Der "Daily Telegraph" zitierte einen Brandschutzexperten, wonach die Panele wie ein "Windkanal" gewirkt hätten. Die Fassade mit ihren Hohlräumen habe "wie ihr eigener Kaminzug gewirkt", sagte Arnold Turling. Wie die Zeitung weiter berichtete, hatte das Gebäude zudem keine zentrale Sprinkler-Anlage und keine Feuerschutztüren.

Auf der Suche nach der Feuerursache können bisher weder Brandstiftung noch ein technischer Defekt ausgeschlossen werden. Die "Daily Mail" berichtete, dass der Brand in der Wohnung eines Taxifahrers im vierten Stock ausgebrochen sei. Scheinbar geriet ein Kühlschrank in Brand. Premierministerin Theresa May kündigte eine unabhängige Untersuchung des Unglücks an, auch um aufzuklären, ob der Brandschutz mangelhaft war.

In Italien bangt man um ein vermisstes, junges Paar aus der Region Venetien. Die beiden 27-jährigen Architekten waren im März nach London gezogen und hatten im Grenfell Tower eine Wohnung gemietet.

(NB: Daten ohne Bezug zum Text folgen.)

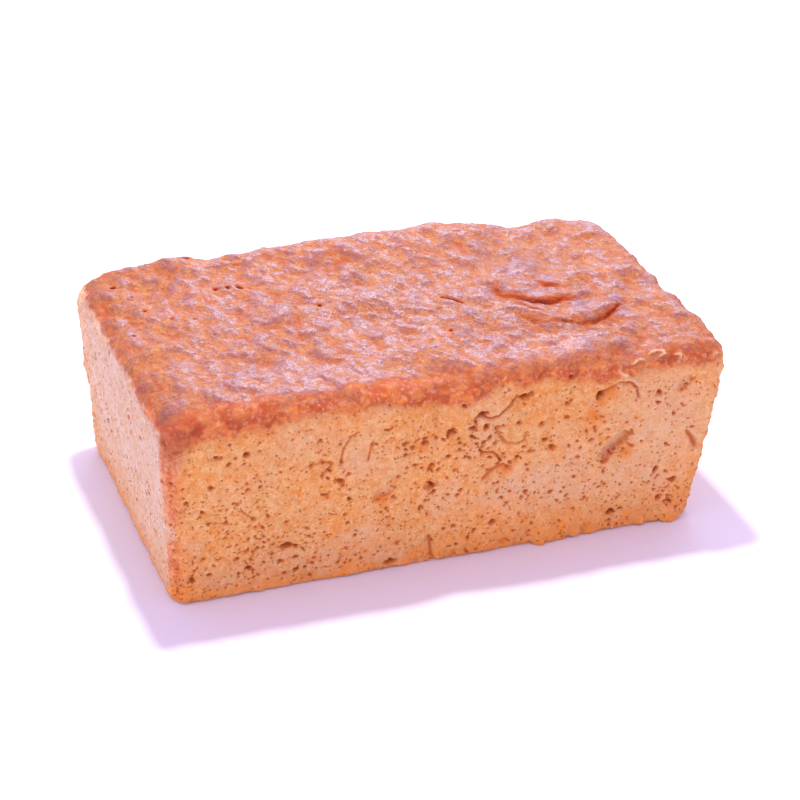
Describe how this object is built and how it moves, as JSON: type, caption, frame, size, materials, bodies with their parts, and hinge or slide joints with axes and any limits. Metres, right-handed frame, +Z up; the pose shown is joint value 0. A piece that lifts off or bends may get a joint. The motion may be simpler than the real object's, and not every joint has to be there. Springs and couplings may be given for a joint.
{
  "type": "sourdough tin loaf",
  "caption": "Uncut sourdough bread baked in a loaf tin: a tapered block with rounded corners, pitted tan sides and an uneven, wrinkled, glossy brown top crust with folds.",
  "frame": {"origin": "centre of the loaf's bounding box at the plane of its flat base", "axes": "+X along the loaf's length towards the end with the folds, +Y across it, the long side with the dents facing -Y, +Z up"},
  "size_m": [0.2356, 0.1394, 0.0861],
  "materials": {
    "crust": "baked bread crust: matte and porous on the sides, glossy and wrinkled on top"
  },
  "bodies": {
    "root": {"loaf": "crust"}
  },
  "joints": []
}
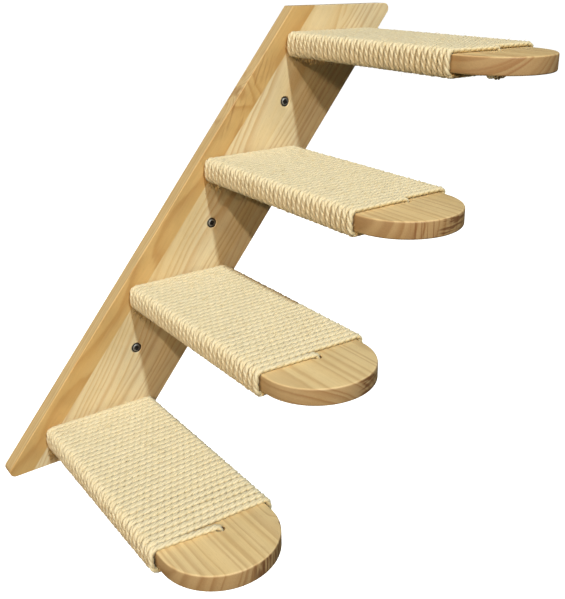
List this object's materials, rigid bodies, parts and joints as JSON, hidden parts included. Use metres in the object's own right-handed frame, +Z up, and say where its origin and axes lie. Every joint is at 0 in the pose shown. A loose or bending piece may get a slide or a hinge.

"Wir hegen kaum noch Hoffnung, dass Gloria und Marco noch am Leben sind. Doch bis zum Schluss wollen wir an ein Wunder glauben", sagte der Vater des jungen Mannes aus der Provinz Venedig, der mit seiner aus der Nähe von Padua stammenden Freundin nach London gezogen war. Die junge Frau habe sich aus dem brennenden Haus telefonisch noch von ihrer Mutter verabschiedet. "Unser Sohn hat uns noch gesagt, dass die Wohnung voller Rauch und die Lage kritisch war. Danach haben wir nichts mehr von ihm gehört", berichtete der Vater. Ein Bruder des Vermissten reiste nach London.

Der Brand in der Nacht auf Mittwoch hat den 24-stöckigen Grenfell Tower im Stadtteil North Kensington zerstört. In dem Sozialblock lebten bis zu 600 Menschen in mehr als 120 Wohnungen. Premierministerin Theresa May hat eine umfassende Untersuchung der Ursache angekündigt.